Here it is, passed down through generations of teachers to typically insecure, rationalizing and instantly self-defensive students.

If you don't drop all the rationales and self-defensiveness, taking any real advice or instruction becomes impossible, and there is little, if any at all, real hope of improvement.

The rest is up to you. The first step toward improvement is often finding a true, not false, humility.


----------



## Novelette

You know when something doesn't feel right?

That which is comfortable is not necessarily that which is right. There have been times in which I have incorrectly learned pieces--my technique was so lacking that my hands were unbelievably stiff and non-supple. I took advantage, so to speak, of that stiffness by using the most unbelievably sloppy movements. With that, I was able to play the bulk of a work, but I usually passed over the parts that were impossible to execute given my ghastly approach. In short, I was able to create some kind of ability to "play" a work, using completely incorrect techniques.

At some stage, I decided that I wanted to improve my overall technique and plunged myself back into lessons. While my lessons did not encompass the works that I "played" for myself, they did encompass intensive scale, trill, arpeggio, etc. exercises. As my overall technique gradually began to improve--i.e. my hands, wrists, and arms became less stiff and less inflexible--I lost the "ability" to "play" those self-"taught" works I previously played. I realized then and there that it is rarely a good sign that, as one's technique genuinely improves, one becomes unable to play works previously "played" [a bad sign inasmuch as it reveals the shortcomings of previous methods].

The bad techniques "felt" right, and I was able to play most of the right notes. I felt that it was good enough. But it was not.

Eventually I wanted more, so I decided to undertake what I knew was necessary but chose to avoid: real practice, under the supervision of a competent teacher who was not afraid to tell me candidly where I needed improvement.
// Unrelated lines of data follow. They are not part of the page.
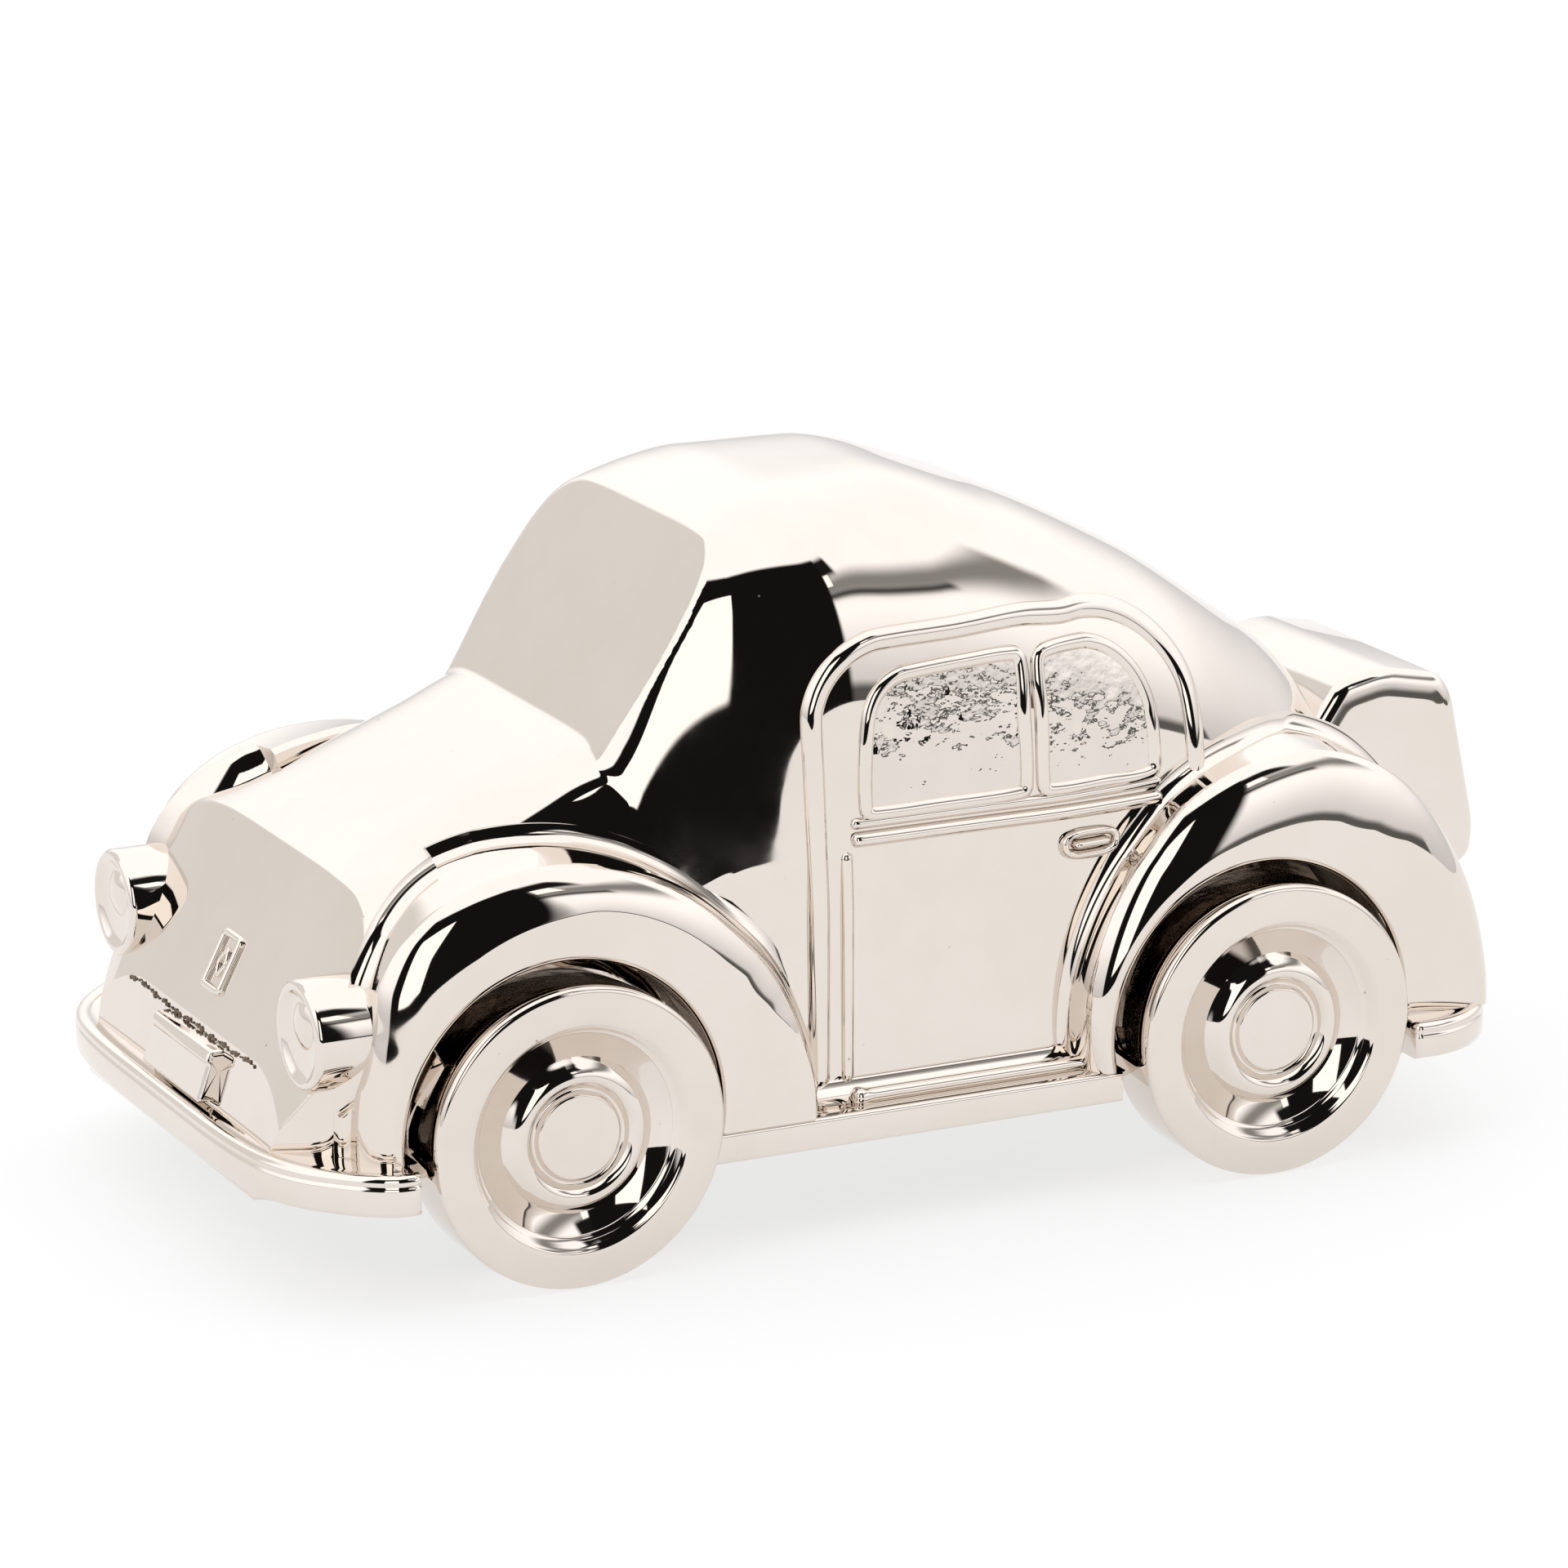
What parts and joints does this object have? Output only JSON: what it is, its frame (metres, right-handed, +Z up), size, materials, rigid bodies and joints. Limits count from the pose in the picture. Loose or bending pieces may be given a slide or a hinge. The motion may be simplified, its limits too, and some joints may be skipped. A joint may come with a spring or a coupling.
{
  "type": "diecast model car",
  "caption": "Plated metal model of a rounded saloon car on rolling wheels, with a luggage box on the tail.",
  "frame": {"origin": "on the ground, below the middle of the car's bounding box", "axes": "+X is the front, +Y is the car's left, +Z is up"},
  "size_m": [0.1406, 0.0726, 0.07],
  "materials": {
    "plate": "bright, slightly warm silver plating over a casting",
    "wheel_plate": "bright plating, the tyre ring a little softer",
    "underside": "plain stamped plate",
    "steel": "drawn rod and screws"
  },
  "bodies": {
    "car_body": {"body_shell": "plate", "base_plate": "underside", "luggage_trunk": "plate", "front_bumper": "plate", "rear_bumper": "plate", "number_plate": "plate", "bonnet_badge": "plate", "headlight_left": "plate", "headlight_right": "plate", "headlight_lens_left": "plate", "headlight_lens_right": "plate", "door_handle_left": "plate", "door_handle_right": "plate", "base_screws": "steel"},
    "front_wheelset": {"front_axle": "steel", "wheel_front_left": "wheel_plate", "wheel_front_right": "wheel_plate", "hub_cap_front_left": "plate", "hub_cap_front_right": "plate"},
    "rear_wheelset": {"rear_axle": "steel", "wheel_rear_left": "wheel_plate", "wheel_rear_right": "wheel_plate", "hub_cap_rear_left": "plate", "hub_cap_rear_right": "plate"}
  },
  "joints": [
    {"name": "front_axle_spin", "type": "hinge", "parent": "car_body", "child": "front_wheelset", "pos_m": [0.04088, 0, 0.015], "axis": [0, 1, 0], "continuous": true},
    {"name": "rear_axle_spin", "type": "hinge", "parent": "car_body", "child": "rear_wheelset", "pos_m": [-0.03518, 0, 0.015], "axis": [0, 1, 0], "continuous": true}
  ]
}
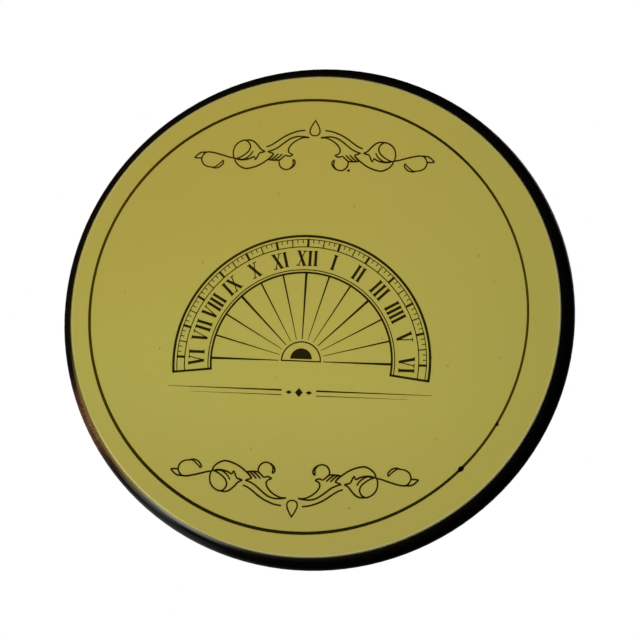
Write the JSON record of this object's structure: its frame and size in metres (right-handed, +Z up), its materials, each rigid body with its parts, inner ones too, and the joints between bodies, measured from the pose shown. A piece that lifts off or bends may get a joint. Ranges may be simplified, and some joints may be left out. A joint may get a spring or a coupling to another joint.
{
  "type": "equatorial sundial",
  "caption": "Desk sundial on a round turned base: a hinged hour ring with a pin gnomon is set to the latitude on a slotted quadrant, over a magnetic compass.",
  "frame": {"origin": "middle of the underside, on the surface that the base stands on", "axes": "+Z up; -Y to the north, where the ring is hinged; +X to the west, where the latitude quadrant stands"},
  "size_m": [0.09, 0.09, 0.0571],
  "materials": {
    "lacquered_wood": "near-black gloss lacquer over a brown stain",
    "gold_plate": "satin gold-coloured plate, printed in black",
    "engraved_brass": "brushed and lacquered, engraved lines filled black",
    "turned_brass": "turned and polished",
    "cast_brass": "cast and filed, satin",
    "screw_brass": "turned, slightly tarnished",
    "compass_card": "cream card with a printed rose",
    "steel": "bright steel",
    "blued_steel": "heat-blued steel, north end dark",
    "gasket": "thin black seat ring",
    "glass": "clear, flat"
  },
  "bodies": {
    "base": {"wood_base": "lacquered_wood", "label_plate": "gold_plate", "deck_plate": "engraved_brass", "deck_screws": "screw_brass", "compass_bowl": "turned_brass", "compass_card": "compass_card", "compass_pivot": "steel", "glass_gasket": "gasket", "compass_glass": "glass", "compass_bezel": "turned_brass", "hinge_bracket": "cast_brass", "hinge_screws": "screw_brass", "hinge_pin": "screw_brass", "hinge_washers": "cast_brass", "latitude_quadrant": "engraved_brass", "quadrant_screws": "screw_brass"},
    "ring": {"hour_ring": "engraved_brass", "clamp_stud": "screw_brass", "latitude_pointer": "cast_brass", "clamp_washer": "cast_brass"},
    "gnomon": {"gnomon_crossbar": "turned_brass", "gnomon_pin": "turned_brass", "crossbar_pivot_screw": "screw_brass"},
    "nut": {"clamp_nut": "turned_brass"},
    "needle": {"compass_needle": "blued_steel", "needle_cap": "turned_brass"}
  },
  "joints": [
    {"name": "ring_tilt", "type": "hinge", "parent": "base", "child": "ring", "pos_m": [0, -0.0275, 0.0192], "axis": [1, 0, 0], "range_deg": [-25, 35]},
    {"name": "gnomon_turn", "type": "hinge", "parent": "ring", "child": "gnomon", "pos_m": [0, -0.00805, 0.03865], "axis": [1, 0, 0], "range_deg": [-90, 90]},
    {"name": "clamp_nut_turn", "type": "hinge", "parent": "ring", "child": "nut", "pos_m": [0.031, -0.00805, 0.03865], "axis": [1, 0, 0], "range_deg": [0, 180]},
    {"name": "needle_spin", "type": "hinge", "parent": "base", "child": "needle", "pos_m": [0, 0, 0.0102], "axis": [0, 0, 1], "continuous": true}
  ]
}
Although I do not take regular lessons anymore, I do meet up with my teacher from time to time before beginning a new series of exercises in order to gain from her expertise. To do otherwise would be to risk falling into the same trap. And despite my greater diligence today, she still finds faults with my technique and posture and shows me how to correct it. Yes, it can be disheartening to hear that there are errors in our execution, but, ultimately, it is beneficial, if one has the wisdom to correct oneself.

There is never a level of proficiency so high that one cannot still improve, and improvement requires a great deal of patience and diligence.


----------



## Davzon

I'm so getting confused now, if what you're saying is right that a bad form and feel good then, getting a teacher is the only way forward. I have to admit going to music college helped me but I spend far too many times trying to learn everything and the fact we also had to do maths and English on top of that, don't know why we had to do maths and English I guess it was part of the college program, but to be honest I really found maths and English hard, still do. For some reason I still get lost in certain things of music even though I did go to music college. Saying that though I only did up to grade 5 music theory, I had a lot at the grade 8 music theory stuff and most of it is about writing music parts which I find hard to do, I do try and clap out rhythms and try to write then down, then use a program that plays the rhythm I worked out and see if it plays back how I thought it was written.


----------



## PetrB

Not confused: the light is dawning, anything you hope to realize, level you want to reach, YOU NEED A GOOD PRIVATE PIANO TEACHER.

There it is. Accept it. Go Forth and find one, start taking ordered and progressive lessons.


----------



## Ravndal

I agree with the posters above. A teacher does wonder. Not only does a teacher motivate, but he keeps you from seriously harming your hands/arms and possibly teaches you a thing or two about music - which helps you understand it and perceive it in a whole other way. 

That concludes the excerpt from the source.